Stored entries:
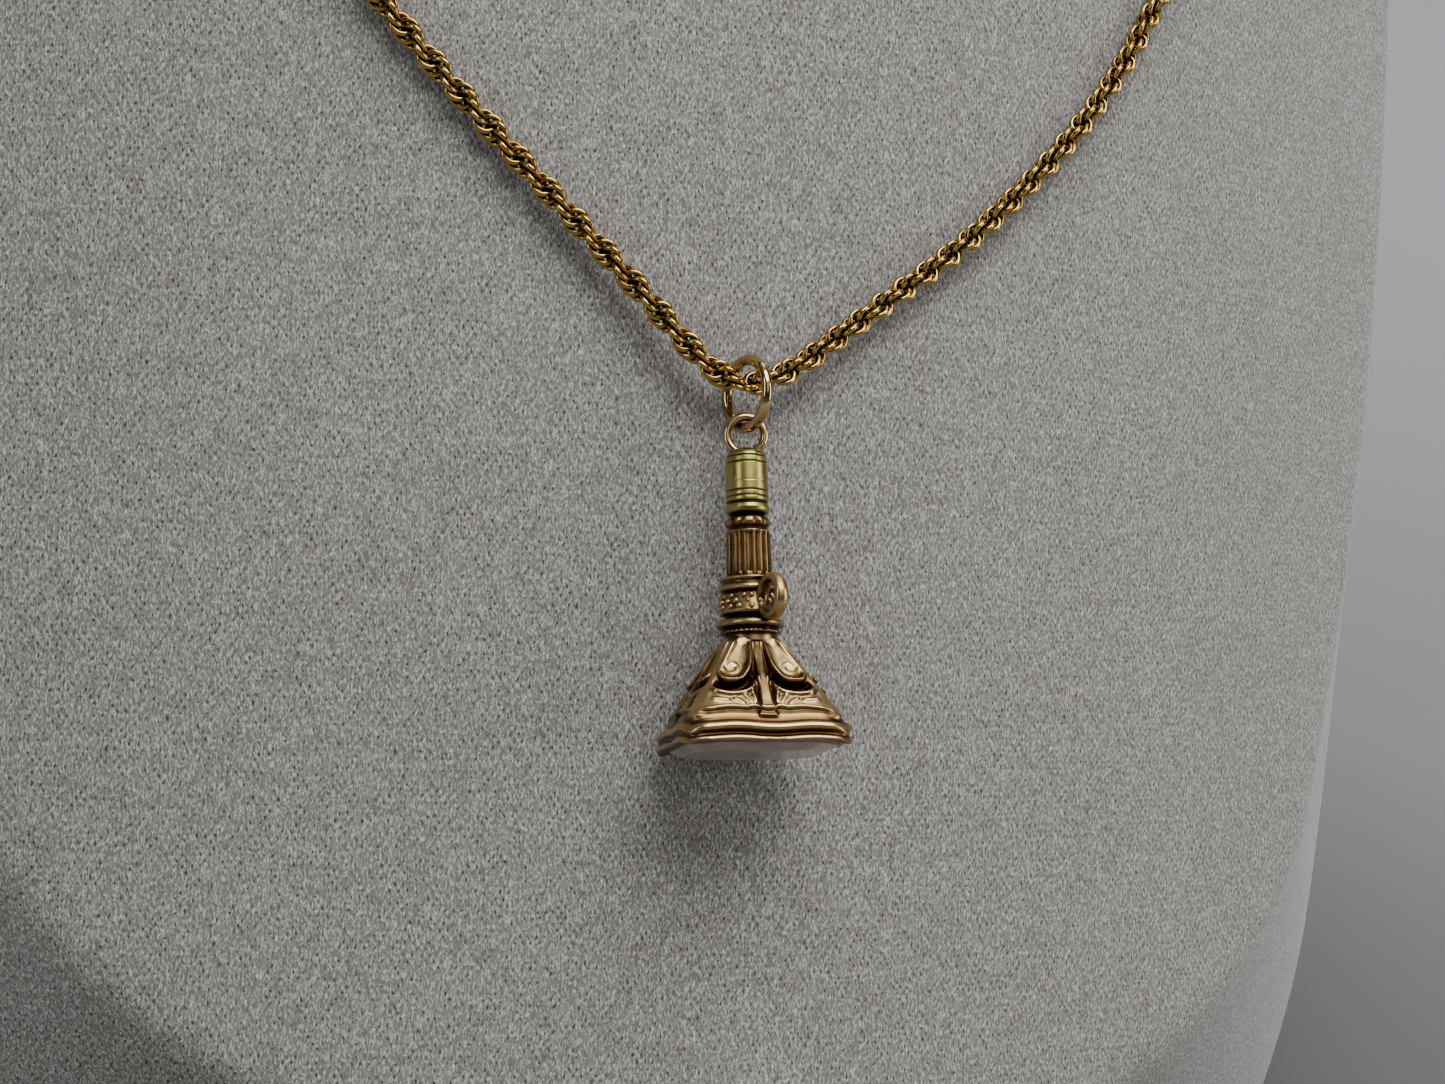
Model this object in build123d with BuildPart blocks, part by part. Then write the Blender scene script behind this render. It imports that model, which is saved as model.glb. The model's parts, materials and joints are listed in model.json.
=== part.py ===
from build123d import *
import os
from math import asin, atan2, cos, degrees, hypot, pi, radians, sin, sqrt, tan

os.makedirs("parts", exist_ok=True)

# A small antique fob seal worn as a pendant on a rope chain, on a plain neck bust.
# The bust stands on z = 0 and faces -Y. Its front leans back, and "face" is the plane of that
# leaning front, with its origin under the lowest point of the chain.

# Bust sizes
lean = 18.0
apex_height = 78.0
base_depth = 108.0
apex_setback = 2.0
front_radius = 132.0
front_cover = 1.0
flare_depth = 38.0
chest_rise = 74.0
front_width = 126.0
front_drop = 60.3
back_width = 162.0
back_drop = 111.7
neck_width = 102.0
neck_depth = 74.0
neck_corner = 34.0
neck_cover = 2.0
neck_top = 112.0
crease_round = 2.2
base_round = 1.5
top_round = 3.0

# Outlines of the chest's two sections: the radius of the round foot, the arm and the top as shares
# of the half width, the arm's height as a share of the rise, and the angle where the foot ends.
front_outline = {"foot": 0.794, "foot_end": 12.0, "arm": (1.0, 0.649), "top": 0.746}
back_outline = {"foot": 0.96, "foot_end": 8.0, "arm": (0.975, 0.649), "top": 0.675}

# Chain sizes and its route, chosen by hand: across, up the face, out from the face. Its lowest
# point hangs a little to the left of the bust's middle.
chain_aside = 5.5
chain_width = 2.1
chain_gap = 0.2
apex_gap = 0.1
arc_share = 0.45
route_right = [(0.0, 0.3, 2.7), (2.4, 0.4, 2.7), (10.1, 6.2, 1.7), (21.5, 14.6, 0.6),
               (33.6, 27.0, -1.6), (42.0, 41.2, -3.8), (51.8, 57.0, -6.9), (56.4, 66.8, -8.2),
               (58.0, 73.6, -8.5), (58.1, 77.0, -12.6), (58.1, 76.4, -19.0), (58.3, 75.6, -31.0),
               (57.9, 75.7, -47.5), (48.4, 75.6, -64.0), (32.0, 75.8, -73.4), (9.0, 76.4, -74.6)]
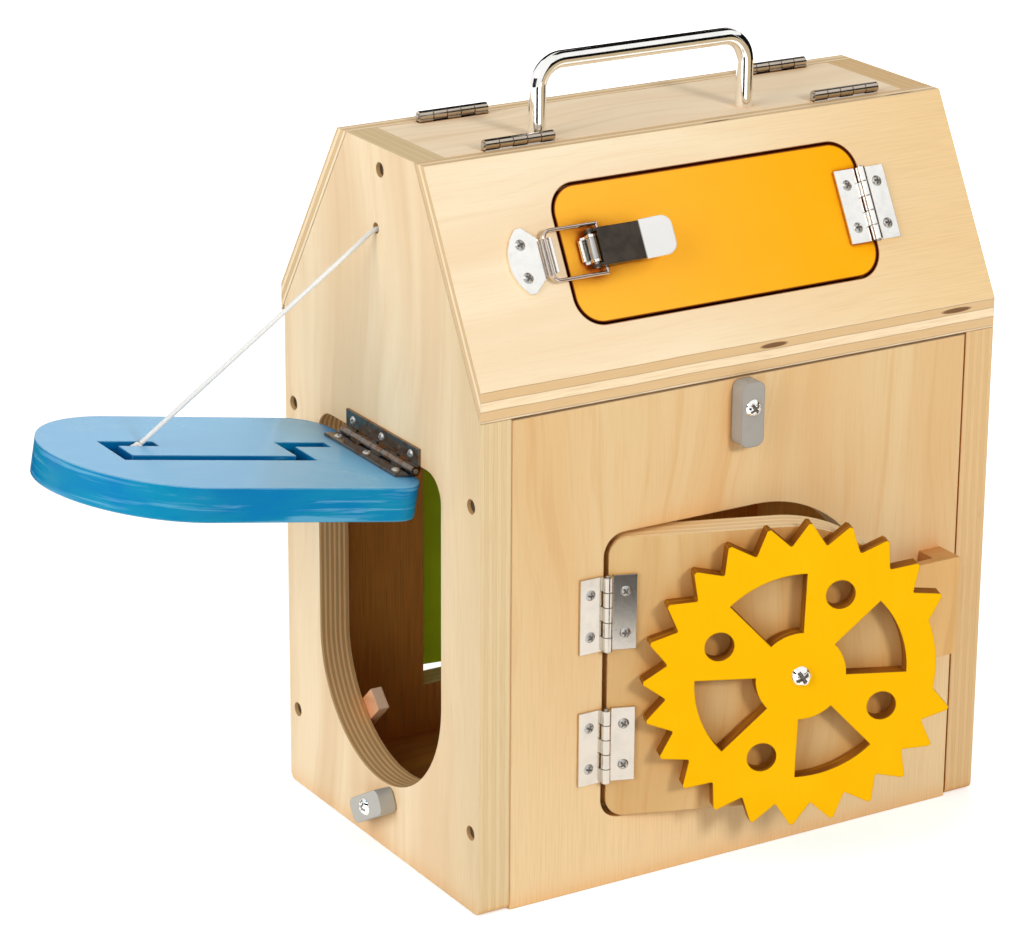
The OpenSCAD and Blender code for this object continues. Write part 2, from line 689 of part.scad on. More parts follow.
// The pivot pin carries a sleeve between the base's ears.
module latch_pin() {
  sleeve = lever_w / 2 - 2 - leaf_t - 0.1;
  color([0.66, 0.67, 0.69]) from_corner() on_latch() translate([lever_x, 0, lever_pivot_h])
    rotate([90, 0, 0]) {
      translate([0, 0, -lever_w / 2 - 0.3]) cylinder(r = pin_r, h = lever_w + 0.6);
      translate([0, 0, -sleeve]) cylinder(r = ear_r, h = 2 * sleeve);
    }
}
module latch_lever() {
  wall = leaf_t;
  skin_z = lever_pivot_h + ear_r + 0.1;
  walls_l = 9;
  body_l = lever_l - lever_tip_l;
  tip_w = lever_w + 0.8;
  color([0.86, 0.87, 0.89]) from_corner() on_latch() difference() {
    union() {
      translate([lever_x + 1.5, -lever_w / 2, skin_z]) cube([body_l - 1.5, lever_w, wall]);
      for (s = [-1, 1]) translate([lever_x, s > 0 ? lever_w / 2 - wall : -lever_w / 2, 0]) {
        translate([0, 0, lever_pivot_h]) rotate([-90, 0, 0]) cylinder(r = ear_r + 0.3, h = wall);
        translate([0, 0, leaf_t + 0.8]) cube([walls_l, wall, skin_z - leaf_t - 0.8 + wall]);
        translate([0, 0, skin_z - 1.4]) cube([body_l, wall, 1.4 + wall]);
      }
      translate([lever_x + body_l - 0.3, -tip_w / 2, skin_z]) rotate([0, -lever_tip_rise, 0])
        linear_extrude(wall) intersection() {
          translate([-6, 0]) rounded_rect(lever_tip_l + 6, tip_w, 4.5);
          square([lever_tip_l, tip_w]);
        }
    }
    translate([lever_x, 12, lever_pivot_h]) rotate([90, 0, 0]) cylinder(r = pin_r + run_gap, h = 24);
    translate([bail_x, 12, bail_h]) rotate([90, 0, 0]) cylinder(r = wire_r + run_gap, h = 24);
  }
}
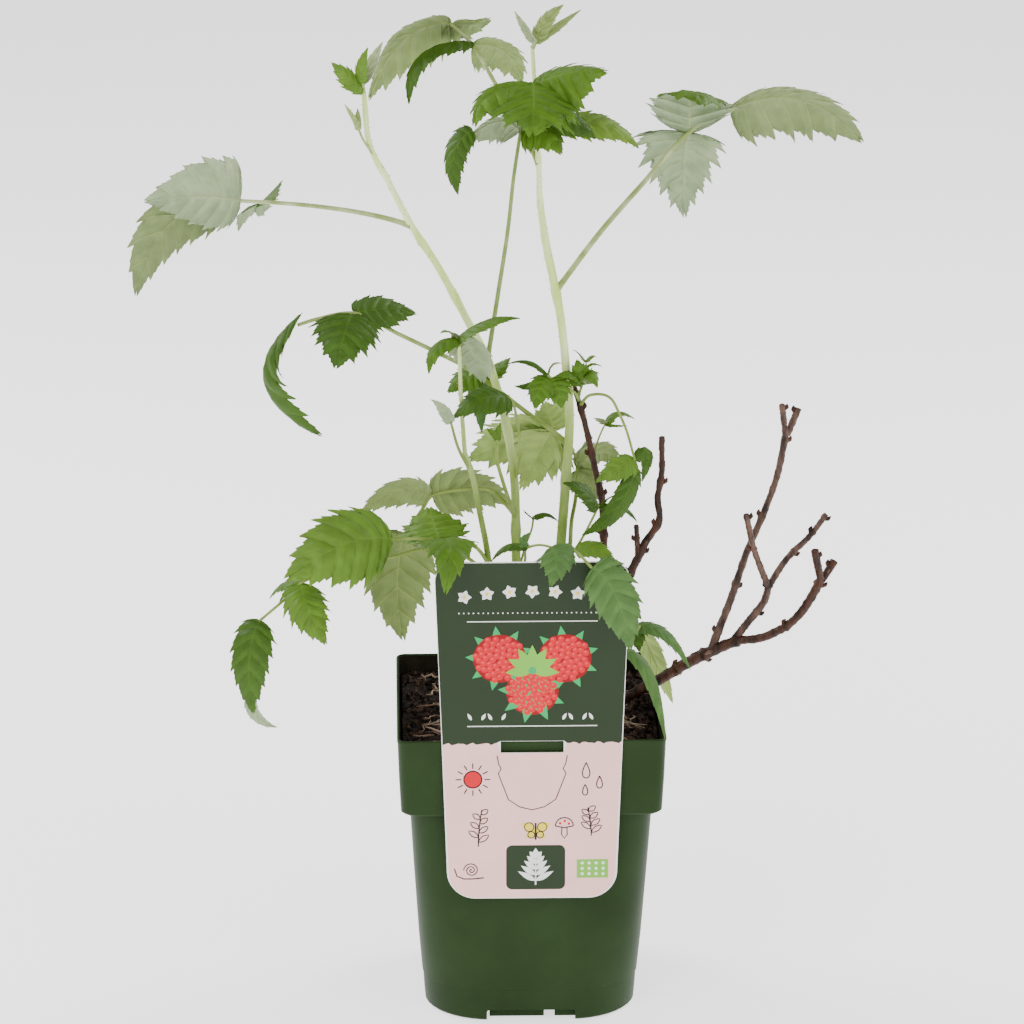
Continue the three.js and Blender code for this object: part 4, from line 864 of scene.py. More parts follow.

# PROBLEM DETAILS
Repeat every record, exactly as written.

# ANSWER TO THE TASK
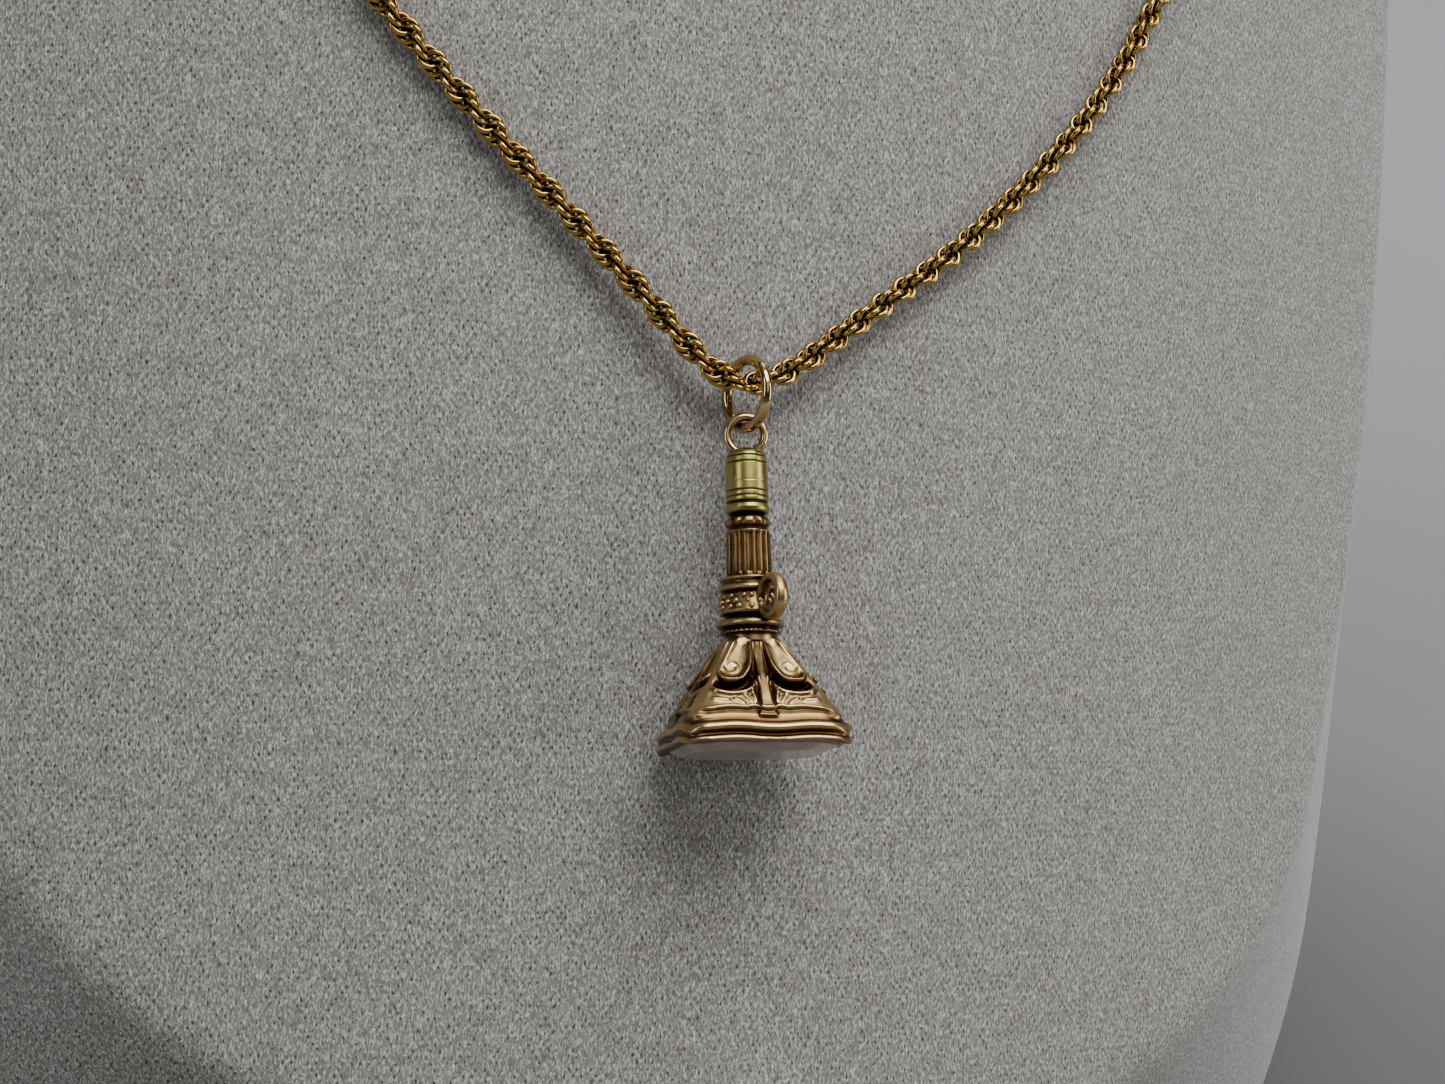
Model this object in build123d with BuildPart blocks, part by part. Then write the Blender scene script behind this render. It imports that model, which is saved as model.glb. The model's parts, materials and joints are listed in model.json.
=== part.py ===
from build123d import *
import os
from math import asin, atan2, cos, degrees, hypot, pi, radians, sin, sqrt, tan

os.makedirs("parts", exist_ok=True)

# A small antique fob seal worn as a pendant on a rope chain, on a plain neck bust.
# The bust stands on z = 0 and faces -Y. Its front leans back, and "face" is the plane of that
# leaning front, with its origin under the lowest point of the chain.

# Bust sizes
lean = 18.0
apex_height = 78.0
base_depth = 108.0
apex_setback = 2.0
front_radius = 132.0
front_cover = 1.0
flare_depth = 38.0
chest_rise = 74.0
front_width = 126.0
front_drop = 60.3
back_width = 162.0
back_drop = 111.7
neck_width = 102.0
neck_depth = 74.0
neck_corner = 34.0
neck_cover = 2.0
neck_top = 112.0
crease_round = 2.2
base_round = 1.5
top_round = 3.0

# Outlines of the chest's two sections: the radius of the round foot, the arm and the top as shares
# of the half width, the arm's height as a share of the rise, and the angle where the foot ends.
front_outline = {"foot": 0.794, "foot_end": 12.0, "arm": (1.0, 0.649), "top": 0.746}
back_outline = {"foot": 0.96, "foot_end": 8.0, "arm": (0.975, 0.649), "top": 0.675}

# Chain sizes and its route, chosen by hand: across, up the face, out from the face. Its lowest
# point hangs a little to the left of the bust's middle.
chain_aside = 5.5
chain_width = 2.1
chain_gap = 0.2
apex_gap = 0.1
arc_share = 0.45
route_right = [(0.0, 0.3, 2.7), (2.4, 0.4, 2.7), (10.1, 6.2, 1.7), (21.5, 14.6, 0.6),
               (33.6, 27.0, -1.6), (42.0, 41.2, -3.8), (51.8, 57.0, -6.9), (56.4, 66.8, -8.2),
               (58.0, 73.6, -8.5), (58.1, 77.0, -12.6), (58.1, 76.4, -19.0), (58.3, 75.6, -31.0),
               (57.9, 75.7, -47.5), (48.4, 75.6, -64.0), (32.0, 75.8, -73.4), (9.0, 76.4, -74.6)]
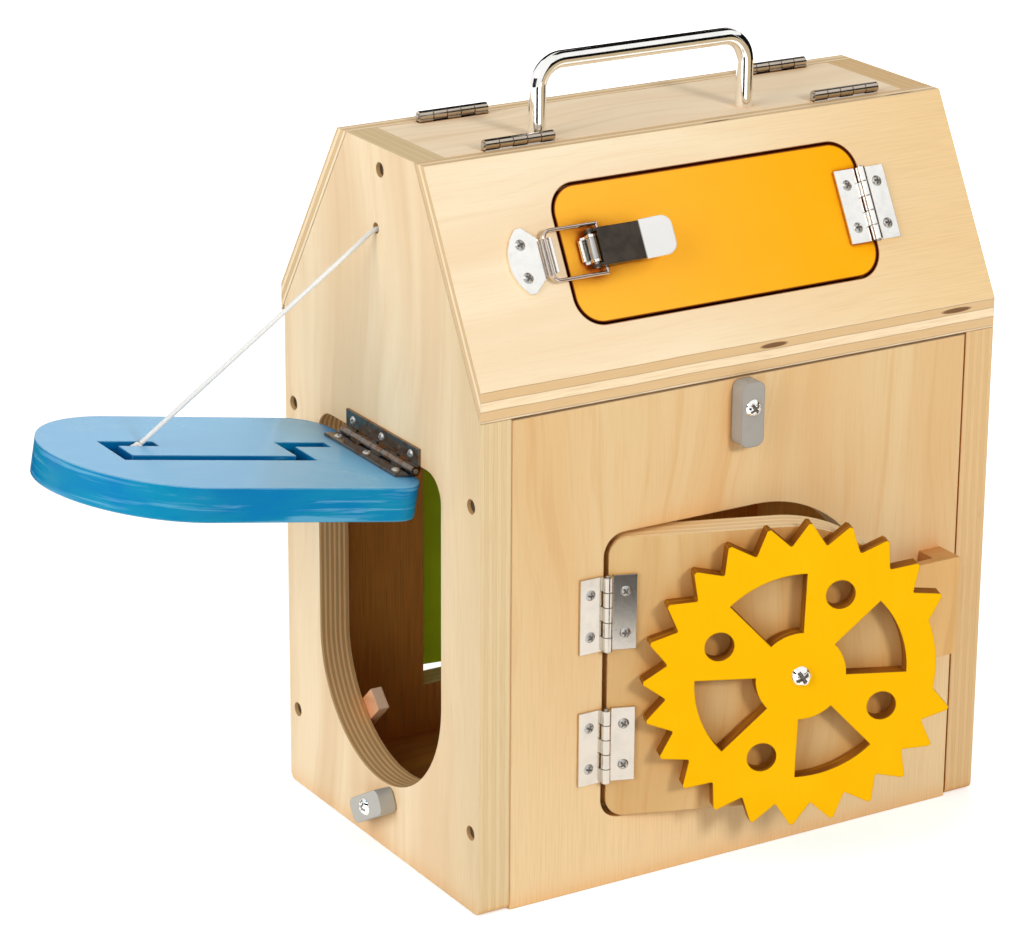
The OpenSCAD and Blender code for this object continues. Write part 2, from line 689 of part.scad on. More parts follow.
// The pivot pin carries a sleeve between the base's ears.
module latch_pin() {
  sleeve = lever_w / 2 - 2 - leaf_t - 0.1;
  color([0.66, 0.67, 0.69]) from_corner() on_latch() translate([lever_x, 0, lever_pivot_h])
    rotate([90, 0, 0]) {
      translate([0, 0, -lever_w / 2 - 0.3]) cylinder(r = pin_r, h = lever_w + 0.6);
      translate([0, 0, -sleeve]) cylinder(r = ear_r, h = 2 * sleeve);
    }
}
module latch_lever() {
  wall = leaf_t;
  skin_z = lever_pivot_h + ear_r + 0.1;
  walls_l = 9;
  body_l = lever_l - lever_tip_l;
  tip_w = lever_w + 0.8;
  color([0.86, 0.87, 0.89]) from_corner() on_latch() difference() {
    union() {
      translate([lever_x + 1.5, -lever_w / 2, skin_z]) cube([body_l - 1.5, lever_w, wall]);
      for (s = [-1, 1]) translate([lever_x, s > 0 ? lever_w / 2 - wall : -lever_w / 2, 0]) {
        translate([0, 0, lever_pivot_h]) rotate([-90, 0, 0]) cylinder(r = ear_r + 0.3, h = wall);
        translate([0, 0, leaf_t + 0.8]) cube([walls_l, wall, skin_z - leaf_t - 0.8 + wall]);
        translate([0, 0, skin_z - 1.4]) cube([body_l, wall, 1.4 + wall]);
      }
      translate([lever_x + body_l - 0.3, -tip_w / 2, skin_z]) rotate([0, -lever_tip_rise, 0])
        linear_extrude(wall) intersection() {
          translate([-6, 0]) rounded_rect(lever_tip_l + 6, tip_w, 4.5);
          square([lever_tip_l, tip_w]);
        }
    }
    translate([lever_x, 12, lever_pivot_h]) rotate([90, 0, 0]) cylinder(r = pin_r + run_gap, h = 24);
    translate([bail_x, 12, bail_h]) rotate([90, 0, 0]) cylinder(r = wire_r + run_gap, h = 24);
  }
}
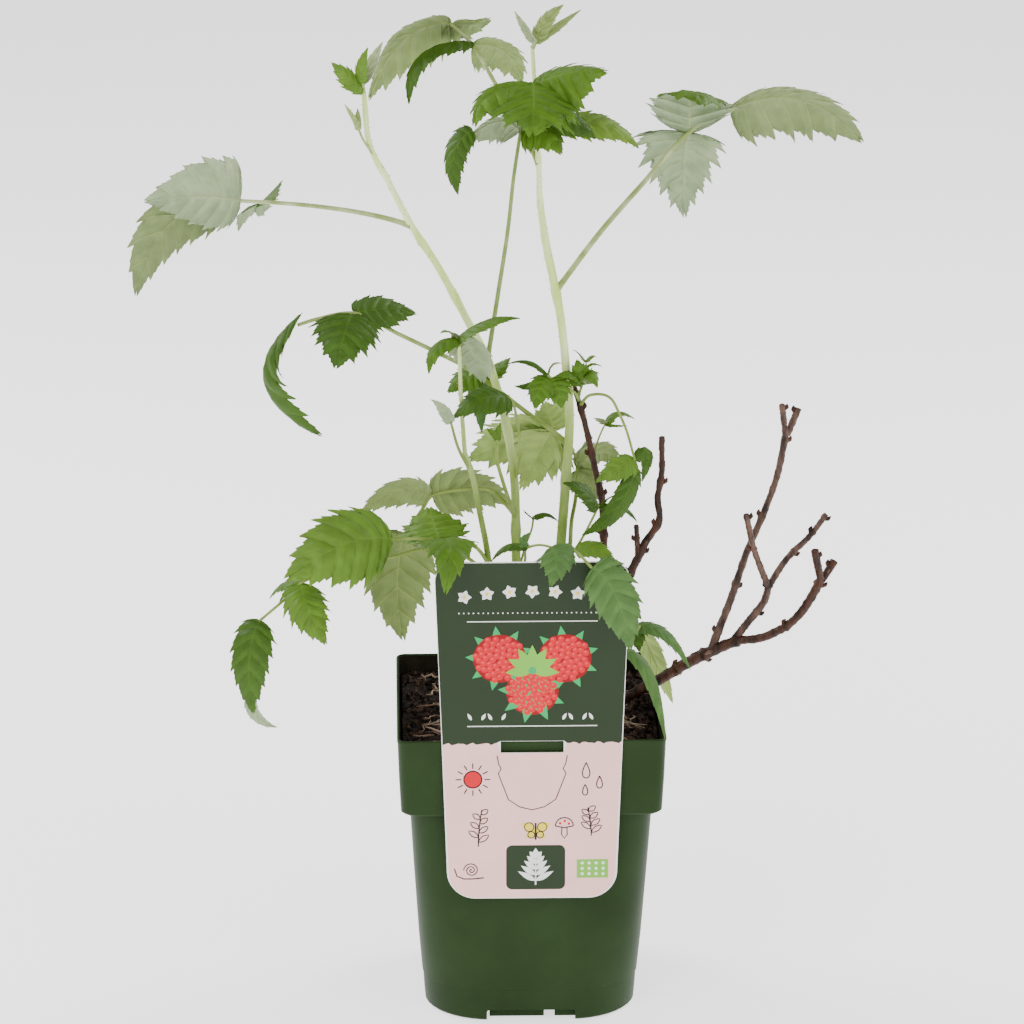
Continue the three.js and Blender code for this object: part 4, from line 864 of scene.py. More parts follow.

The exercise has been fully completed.